**Exercise task:**
Copy each line below in which the string "from" occurs.
## BEGIN Listing
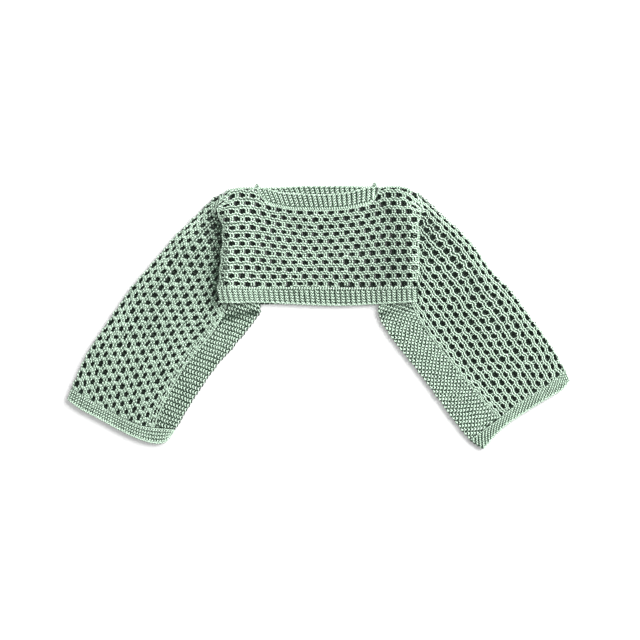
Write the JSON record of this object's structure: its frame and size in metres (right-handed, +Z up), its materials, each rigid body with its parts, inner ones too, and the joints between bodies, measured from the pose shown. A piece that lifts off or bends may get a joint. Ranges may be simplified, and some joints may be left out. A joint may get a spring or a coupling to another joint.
{
  "type": "knitted shrug",
  "caption": "Cropped open-net knitted shrug with wide sleeves, garter underarm strips and ribbed bands, laid flat.",
  "frame": {"origin": "middle of the garment's outline, on the surface it lies on", "axes": "+X to the sleeve on the right as seen from above, +Y towards the neck, +Z up off the surface"},
  "size_m": [1.1094, 0.581, 0.0252],
  "materials": {
    "net_knit": "matte",
    "band_knit": "matte"
  },
  "bodies": {
    "root": {"front": "net_knit", "back": "net_knit", "sleeve_left": "net_knit", "sleeve_right": "net_knit", "gusset_left": "net_knit", "gusset_right": "net_knit", "cuff_left": "band_knit", "cuff_right": "band_knit", "hem_front": "band_knit", "hem_back": "band_knit", "neck_front": "band_knit", "neck_back": "band_knit"}
  },
  "joints": []
}
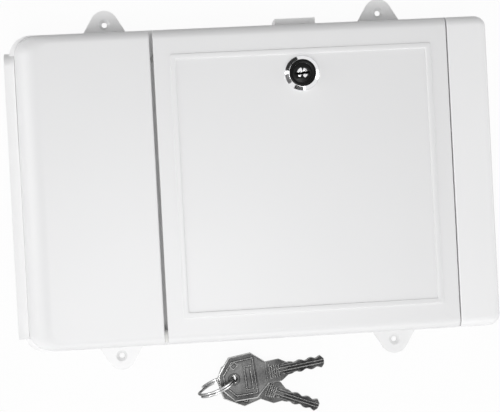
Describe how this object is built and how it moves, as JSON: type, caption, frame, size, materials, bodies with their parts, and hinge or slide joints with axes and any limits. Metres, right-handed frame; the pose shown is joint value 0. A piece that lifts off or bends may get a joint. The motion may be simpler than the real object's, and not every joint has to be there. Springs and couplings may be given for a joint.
{
  "type": "key cabinet",
  "caption": "White plastic wall key cabinet: lockable flap door hinged along the bottom, fixed side covers, countersunk ears, hook rails inside, and keys on a split ring.",
  "frame": {"origin": "centre of the flat back face, on the wall plane", "axes": "+X to the right, +Y to the top of the cabinet as it hangs, +Z out of the front"},
  "size_m": [0.2527, 0.2275, 0.0523],
  "materials": {
    "white_abs": "fine moulded satin white",
    "white_nylon": "natural nylon",
    "steel": "zinc-plated screw steel",
    "zinc": "zinc-plated sheet",
    "chrome": "polished chrome",
    "black_lock": "black satin lacquer",
    "brass": "stamped brass",
    "bright_steel": "bright plated steel",
    "aluminium": "anodised",
    "label": "printed strip",
    "rubber": "soft pale grey",
    "ring_steel": "bright wire",
    "key_nickel": "worn nickel silver"
  },
  "bodies": {
    "cabinet": {"back_tray": "white_abs", "left_cover": "white_abs", "right_cover": "white_abs", "left_cover_screws": "steel", "right_cover_screws": "steel", "hinge_pins": "steel", "hinge_spacers": "white_nylon", "strike_plate": "zinc", "strike_screws": "steel", "hook_rail_top": "aluminium", "hook_rail_middle": "aluminium", "hook_rail_bottom": "aluminium", "number_strip_top": "label", "number_strip_middle": "label", "number_strip_bottom": "label", "hooks_top": "bright_steel", "hooks_middle": "bright_steel", "hooks_bottom": "bright_steel", "rail_screws": "steel", "door_buffers": "rubber", "split_ring": "ring_steel"},
    "door_flap": {"door": "white_abs", "lock_housing": "chrome", "lock_face": "black_lock", "lock_nut": "zinc"},
    "lock_core": {"lock_plug": "black_lock", "plug_wafers": "brass", "keyway_guides": "bright_steel", "lock_cam": "zinc", "cam_washer": "zinc", "cam_screw": "steel"},
    "key_one": {"key_1": "key_nickel"},
    "key_two": {"key_2": "key_nickel"}
  },
  "joints": [
    {"name": "door_hinge", "type": "hinge", "parent": "cabinet", "child": "door_flap", "pos_m": [0.02645, -0.0769, 0.0454], "axis": [1, 0, 0], "range_deg": [0, 95]},
    {"name": "lock_turn", "type": "hinge", "parent": "door_flap", "child": "lock_core", "pos_m": [0.02645, 0.0554, 0.04], "axis": [0, 0, 1], "range_deg": [0, 90]},
    {"name": "key_one_swing", "type": "hinge", "parent": "cabinet", "child": "key_one", "pos_m": [-0.01578, -0.1065, 0.01099], "axis": [0.1703, -0.0235, 0.9851], "range_deg": [0, 14]},
    {"name": "key_two_swing", "type": "hinge", "parent": "cabinet", "child": "key_two", "pos_m": [-0.01578, -0.1065, 0.01099], "axis": [0.1703, -0.0235, 0.9851], "range_deg": [-18, 0]}
  ]
}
## END Listing
**Answer to this problem:**
Write the JSON record of this object's structure: its frame and size in metres (right-handed, +Z up), its materials, each rigid body with its parts, inner ones too, and the joints between bodies, measured from the pose shown. A piece that lifts off or bends may get a joint. Ranges may be simplified, and some joints may be left out. A joint may get a spring or a coupling to another joint.
  "frame": {"origin": "middle of the garment's outline, on the surface it lies on", "axes": "+X to the sleeve on the right as seen from above, +Y towards the neck, +Z up off the surface"},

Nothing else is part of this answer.